All it took was Trump’s lie about Barr’s memo to convince Republicans that Mueller’s investigation, vested by a Republican Congress, was ipso-facto, retro-acto, seditious. Having first professed he wanted the full report released, Trump now says those calling for it are “a disgrace.” Surprised? 
By contrast, Republicans released every word of Starr’s report. And Watergate.  
It’s perfectly proper to debate what circumstances should trigger what level of Congressional oversight. Javakna’s use of private servers and unsecured communications, for example, might be more investigation-worthy than Hillary’s. If one, why not the other? Fair question. But to contend there’s no rationale for Mueller’s investigation or the ones gearing up in the House of Representatives is to be blissfully uninformed or cosmically hypocritical. 

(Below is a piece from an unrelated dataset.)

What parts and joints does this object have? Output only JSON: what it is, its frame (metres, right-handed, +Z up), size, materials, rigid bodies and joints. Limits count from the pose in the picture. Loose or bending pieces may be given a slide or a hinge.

That Russia interfered with our election on Trump’s behalf is undeniable. That there are legitimate grounds for probing possible collusion and obstruction is, too. Chairman Schiff’s response to that failed Republican coup covers them well. 
Imaginative fourth-grade-level wit that he is, Trump began calling Mr. Schiff “pencil-neck.” Unembarrassed to expose their well-cultivated ignorance, delighted deplorables are selling T-shirts so imprinted. Choosing Foxic ridicule over honest reflection, theirs is American exceptionalism, Trump style. 
Like those that came before, Trump’s latest provocations are pernicious. Anyone who abides them rejects the essential principles on which our republic stands, confessing preference for autocracy. For if Congress hasn’t the duty to oversee the conduct of a “president,” there’s no wall between us and tyranny. No believer in America should countenance this, even when it’s “their” president. But Republicans do. In Congress and at Trump’s deranged rallies, dropping prior pretense of being the “law-and-order” party, they display their disturbing, anti-constitutional inclinations.  
If no criminality is found, fine. (We've just learned, though, that there's more in the report than has met our eyes.) But vilifying those seeking answers undermines America. Whether or not Trump did, vilifiers are providing aid and comfort to our enemies. In 2020, it’s imperative that they’re outvoted and voted out. America now stands, without question, at a crossroads. 
Meanwhile, Director Mueller’s report remains hidden, the conditions of its release subject to the will of an Attorney General hired explicitly to protect Trump.